The American Recovery and Reinvestment Act, commonly referred to as the "stimulus package", became law in the United States on February 17, 2009. This legislation included the much discussed "Buy American"policy for funds disbursed under the stimulus package. The "Buy-American" clause will require all public works projects funded by the stimulus package to use only U.S.-made steel, iron and manufactured goods. The question now is how does the "Buy-American" clause affect you as foreign suppliers to, or foreign investors in, the U.S.? The answer may be surprising to many. The "Buy-American" clause is not, as originally feared, an impenetrable door being shut on foreign goods and services.
To the extent that a "Buy American" policy causes damage to foreign entities with investments in the United States, these investors may bring claims against the U.S. Government pursuant to the investment provisions in (1) NAFTA (with respect to Canadian and Mexican investors), (2) other free trade agreements to which the home country of the investor and the U.S. are parties (with the exception of the U.S. - Australia FTA, which does not have an investor-to-state dispute settlement mechanism or even an investment chapter), or (3) a bilateral investment treaty to which the home country of the investor and the U.S. are parties. The rules and requirements differ slightly among the various agreements, but the following three principles generally apply to all.
First, investors may have the right to file a claim in order to start an investment arbitration against the United States through the United Nations Commission on International Trade Law ("UNCITRAL"), or through the International Centre for Settlement of Investment Disputes ("ICSID"), depending upon the specific terms of the treaty, including NAFTA Chapter 11. Who satisfies the definition of the term "investor" will depend on the definition in the applicable international treaty. If you are a Canadian investor, you would look to the definition of the term "investor" in NAFTA.
Second, assuming that there is an investor, there must be an "investment". Some provisions in the treaties establish a requirement that the investment be in the territory of the United States, but others, such as the one in NAFTA, are not clear on this location requirement.

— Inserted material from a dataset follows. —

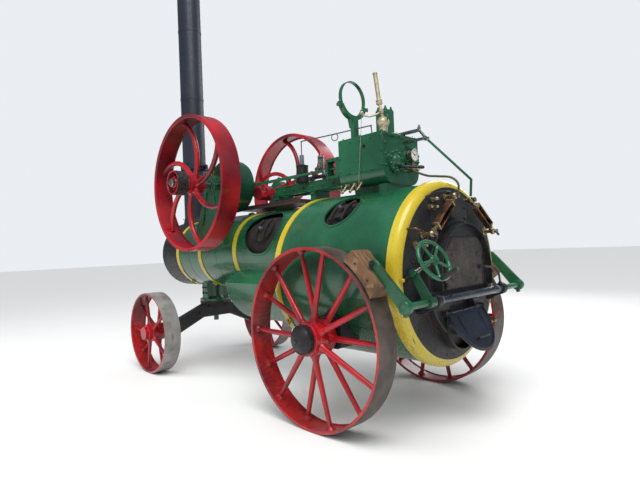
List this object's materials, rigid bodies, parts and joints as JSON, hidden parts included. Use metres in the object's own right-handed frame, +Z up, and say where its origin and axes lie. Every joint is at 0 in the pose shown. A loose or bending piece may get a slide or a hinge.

Finally, there must be a breach of a substantive provision of the international treaty. For example, there must be a taking or expropriation of a right — such as the right to participate in government contracts without discrimination. The "Buy American" provisions may indeed breach such substantive rights, such as the "national treatment" obligation found in international trade and investment agreements. Under NAFTA and other trade and investment agreements, countries are not permitted to discriminate against goods and services from other countries, in accordance with the principle referred to as "national treatment". By requiring preference to be accorded to local suppliers and manufacturers, the "Buy-American" provisions may lead to challenges against the U.S. Government regarding the direct or indirect denial of the substantive rights (i.e. national treatment) of foreign suppliers/investors.
Foreign companies that have incorporated in the United States as importers of steel, machinery and other products, and foreign companies who have established subsidiaries in the United States in order to bid on U.S. Government contracts, may be able to argue that the U.S. Government has changed the rules of the trade game if the "Buy American" provisions negatively affect their business. Many of these companies have spent hundreds of thousands (if not millions) of dollars on security measures and compliance with U.S. laws. The "Buy-American" clause may prevent foreign investors from benefiting from their efforts if domestic goods and services are being favoured.
As stated above, NAFTA and other trade and investment agreements may provide individual rights to investors to sue the U.S. Government for actions taken which are harmful to those investors. However, the rules relating to government procurement are rather complex and may impact the potential for an investor to bring forward a claim against the U.S. Government. For example, there are monetary thresholds with respect to the value of contracts for goods and services, and higher thresholds relating to the provision of construction services. In addition, using NAFTA as an example, there are a number of market sectors excluded from the government procurement provisions of the agreement, such as U.S. defence procurement. Similar complications may be present within the text of other treaties. Investors must be aware of these potential complications and should seek legal advice before making a decision as to whether or not to pursue an arbitral remedy.
In addition to the individual investor-oriented remedies, NAFTA and other trade and investment treaties provide for government-to-government consultations and dispute resolution mechanisms. For example, NAFTA provides for a panel system to rule on disputes in a manner that allows the withdrawal of commensurate concessions (i.e. permitting reasonable retaliation). As a result, in addition to pursuing some of the investor-State remedies outlined above, a Canadian investor affected by the "Buy American" provision may wish to consider joining the lobbying efforts already under way to have the Canadian government engage in these government-to-government mechanisms.
The U.S. Government will likely have to defend numerous claims against it by foreign governments and investors as a result of the "Buy-American" clause. These may result in the U.S. Government having to pay significant compensation should arbitral panels make awards in favour of foreign investors. The re-direction of "stimulus package" funds from the hands of U.S. manufacturers to the hands of foreign investors in the form of arbitral awards could make the "Buy American" clause of the stimulus package less than stimulating for the U.S. economy.